▶ **Recorded data**
──────────────────────────────

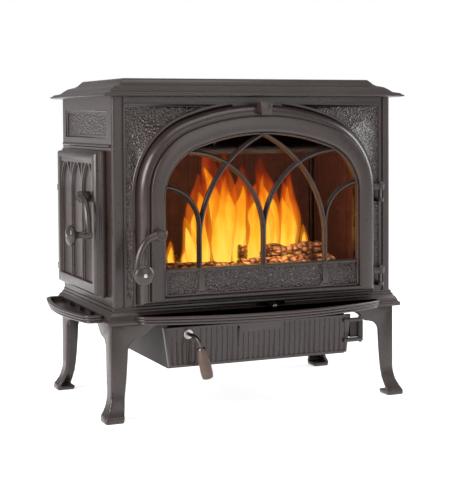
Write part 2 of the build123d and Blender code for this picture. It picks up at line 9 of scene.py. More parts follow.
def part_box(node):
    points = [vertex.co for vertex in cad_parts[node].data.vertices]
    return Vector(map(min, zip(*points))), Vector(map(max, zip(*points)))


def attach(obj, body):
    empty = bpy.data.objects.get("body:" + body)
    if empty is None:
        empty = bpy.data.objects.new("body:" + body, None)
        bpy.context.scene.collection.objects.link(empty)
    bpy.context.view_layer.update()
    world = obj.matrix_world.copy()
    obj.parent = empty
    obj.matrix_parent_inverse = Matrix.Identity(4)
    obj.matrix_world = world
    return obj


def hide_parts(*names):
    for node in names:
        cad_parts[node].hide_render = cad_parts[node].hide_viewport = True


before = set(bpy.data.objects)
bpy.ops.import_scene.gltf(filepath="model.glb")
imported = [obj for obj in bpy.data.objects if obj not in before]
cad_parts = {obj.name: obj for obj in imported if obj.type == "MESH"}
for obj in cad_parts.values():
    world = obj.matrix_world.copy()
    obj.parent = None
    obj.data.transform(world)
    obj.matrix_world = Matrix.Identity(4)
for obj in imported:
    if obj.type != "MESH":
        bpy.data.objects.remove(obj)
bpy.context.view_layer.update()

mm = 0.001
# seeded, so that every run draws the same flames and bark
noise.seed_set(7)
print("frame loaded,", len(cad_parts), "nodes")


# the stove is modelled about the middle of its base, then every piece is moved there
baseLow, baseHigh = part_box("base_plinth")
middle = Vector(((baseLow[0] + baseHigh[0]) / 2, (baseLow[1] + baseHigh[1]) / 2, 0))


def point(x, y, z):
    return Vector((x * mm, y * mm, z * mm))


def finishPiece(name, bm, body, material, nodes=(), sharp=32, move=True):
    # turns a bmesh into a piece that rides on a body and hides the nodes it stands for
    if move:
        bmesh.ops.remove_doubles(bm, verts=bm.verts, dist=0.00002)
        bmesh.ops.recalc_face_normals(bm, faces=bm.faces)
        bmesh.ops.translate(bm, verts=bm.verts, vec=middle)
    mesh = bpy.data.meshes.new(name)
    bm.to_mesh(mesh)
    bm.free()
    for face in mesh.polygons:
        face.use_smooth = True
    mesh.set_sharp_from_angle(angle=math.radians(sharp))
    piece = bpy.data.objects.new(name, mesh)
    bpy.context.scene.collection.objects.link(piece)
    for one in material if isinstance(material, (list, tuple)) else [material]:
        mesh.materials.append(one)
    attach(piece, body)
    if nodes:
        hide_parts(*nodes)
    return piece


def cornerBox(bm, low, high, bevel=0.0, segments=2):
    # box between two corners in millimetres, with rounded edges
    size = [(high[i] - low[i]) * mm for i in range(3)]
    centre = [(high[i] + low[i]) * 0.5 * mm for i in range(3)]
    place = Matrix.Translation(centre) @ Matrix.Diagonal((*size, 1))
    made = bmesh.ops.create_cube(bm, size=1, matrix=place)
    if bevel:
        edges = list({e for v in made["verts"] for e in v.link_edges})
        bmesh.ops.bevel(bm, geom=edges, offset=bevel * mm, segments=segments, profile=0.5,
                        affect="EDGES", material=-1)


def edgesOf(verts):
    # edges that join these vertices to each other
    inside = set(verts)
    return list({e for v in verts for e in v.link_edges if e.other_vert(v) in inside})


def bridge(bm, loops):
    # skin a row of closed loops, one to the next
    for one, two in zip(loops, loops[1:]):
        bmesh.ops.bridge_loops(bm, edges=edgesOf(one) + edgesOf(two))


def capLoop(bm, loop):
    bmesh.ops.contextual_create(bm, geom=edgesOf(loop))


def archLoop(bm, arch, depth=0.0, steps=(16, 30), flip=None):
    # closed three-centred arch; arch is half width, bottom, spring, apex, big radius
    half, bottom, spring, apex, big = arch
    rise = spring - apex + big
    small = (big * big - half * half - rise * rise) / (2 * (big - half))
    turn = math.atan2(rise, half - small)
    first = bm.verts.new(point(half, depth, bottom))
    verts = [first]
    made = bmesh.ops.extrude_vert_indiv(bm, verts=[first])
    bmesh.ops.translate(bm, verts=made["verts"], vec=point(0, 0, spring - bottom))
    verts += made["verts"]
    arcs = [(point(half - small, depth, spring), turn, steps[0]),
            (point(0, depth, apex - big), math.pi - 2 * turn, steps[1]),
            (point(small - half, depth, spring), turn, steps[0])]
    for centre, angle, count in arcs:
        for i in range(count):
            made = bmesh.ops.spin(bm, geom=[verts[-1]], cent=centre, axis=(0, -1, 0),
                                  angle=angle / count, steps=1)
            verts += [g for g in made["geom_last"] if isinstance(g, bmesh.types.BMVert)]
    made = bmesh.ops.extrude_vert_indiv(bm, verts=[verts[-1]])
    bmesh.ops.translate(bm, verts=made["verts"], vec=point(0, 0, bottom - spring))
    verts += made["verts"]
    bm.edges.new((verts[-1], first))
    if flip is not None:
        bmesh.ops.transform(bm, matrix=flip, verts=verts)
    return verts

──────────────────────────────

▶ **Exercise description**
Print the material above verbatim, first line through the line containing "return Vector((x * mm, y * mm, z * mm))", both included.

▶ **Complete response**
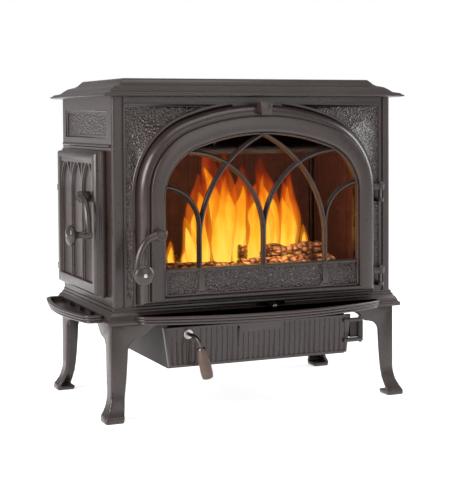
Write part 2 of the build123d and Blender code for this picture. It picks up at line 9 of scene.py. More parts follow.
def part_box(node):
    points = [vertex.co for vertex in cad_parts[node].data.vertices]
    return Vector(map(min, zip(*points))), Vector(map(max, zip(*points)))


def attach(obj, body):
    empty = bpy.data.objects.get("body:" + body)
    if empty is None:
        empty = bpy.data.objects.new("body:" + body, None)
        bpy.context.scene.collection.objects.link(empty)
    bpy.context.view_layer.update()
    world = obj.matrix_world.copy()
    obj.parent = empty
    obj.matrix_parent_inverse = Matrix.Identity(4)
    obj.matrix_world = world
    return obj


def hide_parts(*names):
    for node in names:
        cad_parts[node].hide_render = cad_parts[node].hide_viewport = True


before = set(bpy.data.objects)
bpy.ops.import_scene.gltf(filepath="model.glb")
imported = [obj for obj in bpy.data.objects if obj not in before]
cad_parts = {obj.name: obj for obj in imported if obj.type == "MESH"}
for obj in cad_parts.values():
    world = obj.matrix_world.copy()
    obj.parent = None
    obj.data.transform(world)
    obj.matrix_world = Matrix.Identity(4)
for obj in imported:
    if obj.type != "MESH":
        bpy.data.objects.remove(obj)
bpy.context.view_layer.update()

mm = 0.001
# seeded, so that every run draws the same flames and bark
noise.seed_set(7)
print("frame loaded,", len(cad_parts), "nodes")


# the stove is modelled about the middle of its base, then every piece is moved there
baseLow, baseHigh = part_box("base_plinth")
middle = Vector(((baseLow[0] + baseHigh[0]) / 2, (baseLow[1] + baseHigh[1]) / 2, 0))


def point(x, y, z):
    return Vector((x * mm, y * mm, z * mm))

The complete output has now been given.